▶ _Task prompt_
Copy out all the entries word for word.

(Entries with parts and joints)
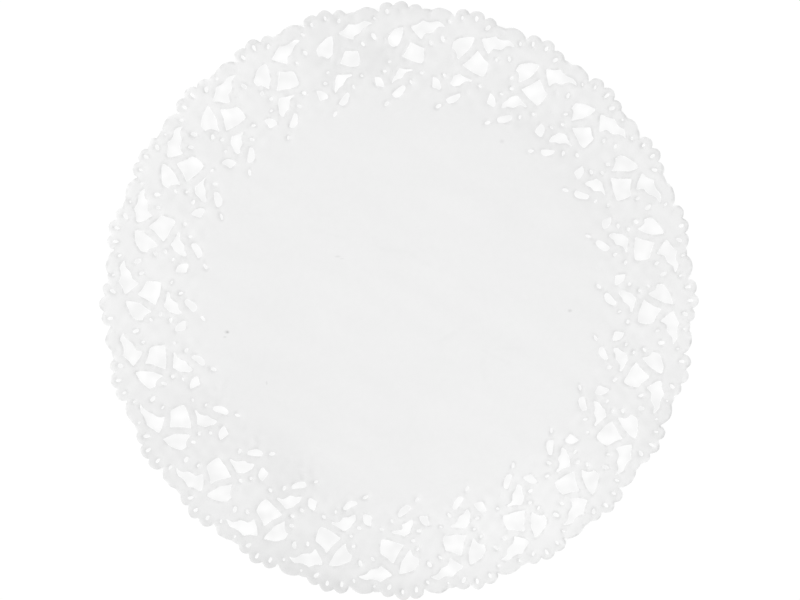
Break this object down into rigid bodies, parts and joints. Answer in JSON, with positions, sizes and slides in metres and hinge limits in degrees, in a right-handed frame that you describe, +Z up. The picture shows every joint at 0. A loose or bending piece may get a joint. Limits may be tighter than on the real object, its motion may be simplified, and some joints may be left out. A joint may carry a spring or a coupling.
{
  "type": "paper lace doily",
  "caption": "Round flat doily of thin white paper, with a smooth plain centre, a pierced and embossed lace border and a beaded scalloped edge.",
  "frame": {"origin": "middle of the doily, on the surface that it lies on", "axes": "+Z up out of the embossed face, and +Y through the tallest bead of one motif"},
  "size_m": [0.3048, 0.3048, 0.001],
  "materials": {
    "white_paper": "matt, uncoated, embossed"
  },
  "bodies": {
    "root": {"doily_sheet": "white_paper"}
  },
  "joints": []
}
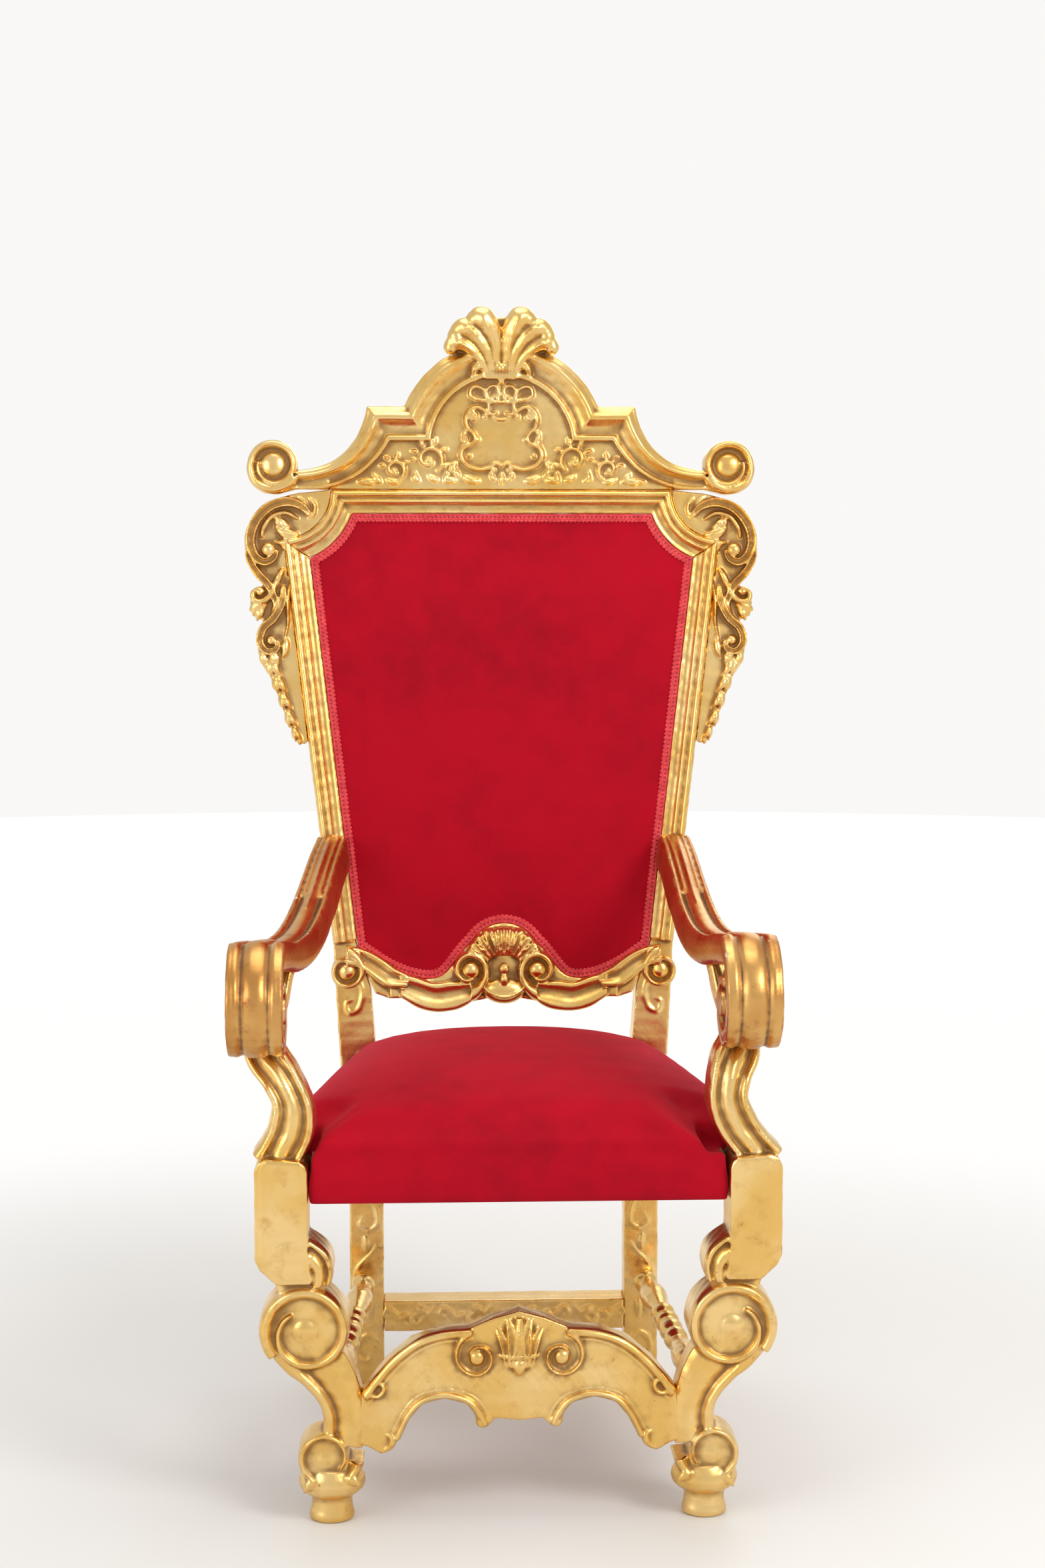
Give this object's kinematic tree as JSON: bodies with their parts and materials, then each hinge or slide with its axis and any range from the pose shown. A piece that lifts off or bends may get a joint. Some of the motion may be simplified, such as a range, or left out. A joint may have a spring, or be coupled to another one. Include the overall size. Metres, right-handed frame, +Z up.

▶ _Solution to this exercise_
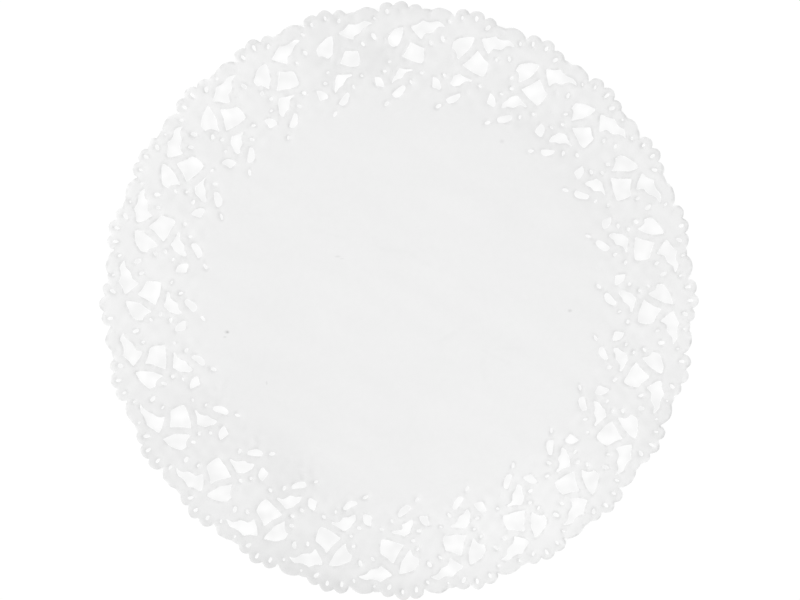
Break this object down into rigid bodies, parts and joints. Answer in JSON, with positions, sizes and slides in metres and hinge limits in degrees, in a right-handed frame that you describe, +Z up. The picture shows every joint at 0. A loose or bending piece may get a joint. Limits may be tighter than on the real object, its motion may be simplified, and some joints may be left out. A joint may carry a spring or a coupling.
{
  "type": "paper lace doily",
  "caption": "Round flat doily of thin white paper, with a smooth plain centre, a pierced and embossed lace border and a beaded scalloped edge.",
  "frame": {"origin": "middle of the doily, on the surface that it lies on", "axes": "+Z up out of the embossed face, and +Y through the tallest bead of one motif"},
  "size_m": [0.3048, 0.3048, 0.001],
  "materials": {
    "white_paper": "matt, uncoated, embossed"
  },
  "bodies": {
    "root": {"doily_sheet": "white_paper"}
  },
  "joints": []
}
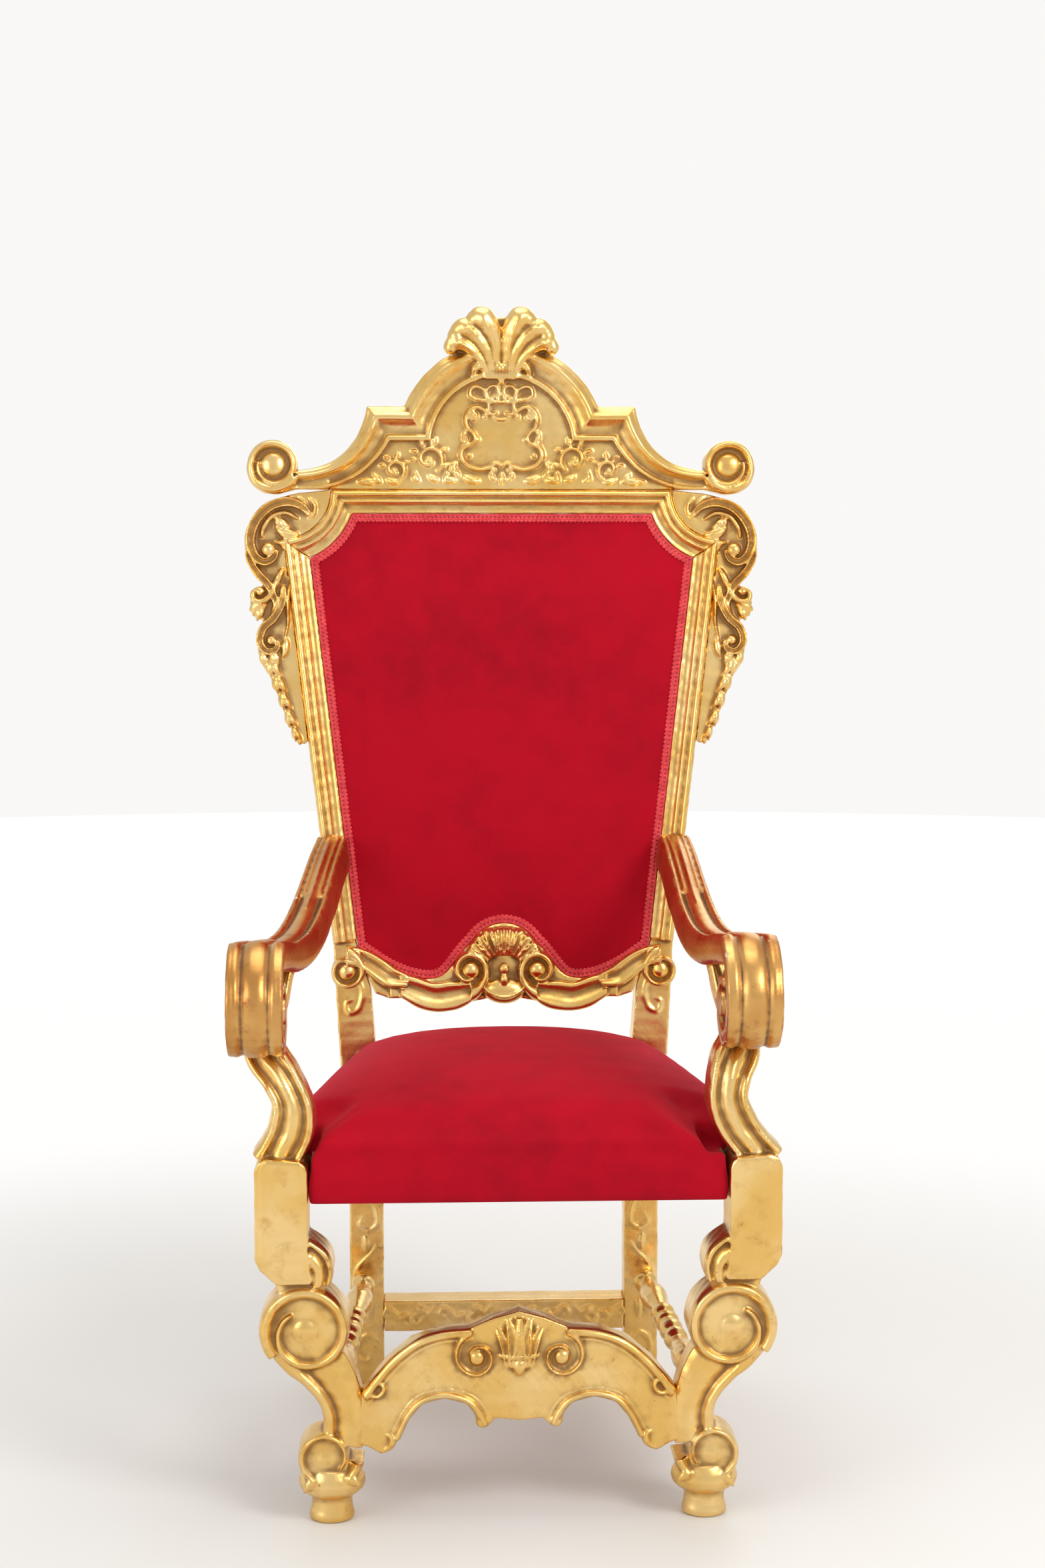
Give this object's kinematic tree as JSON: bodies with their parts and materials, then each hinge or slide with its axis and any range from the pose shown. A piece that lifts off or bends may get a joint. Some of the motion may be simplified, such as a range, or left out. A joint may have a spring, or be coupled to another one. Include the overall size. Metres, right-handed frame, +Z up.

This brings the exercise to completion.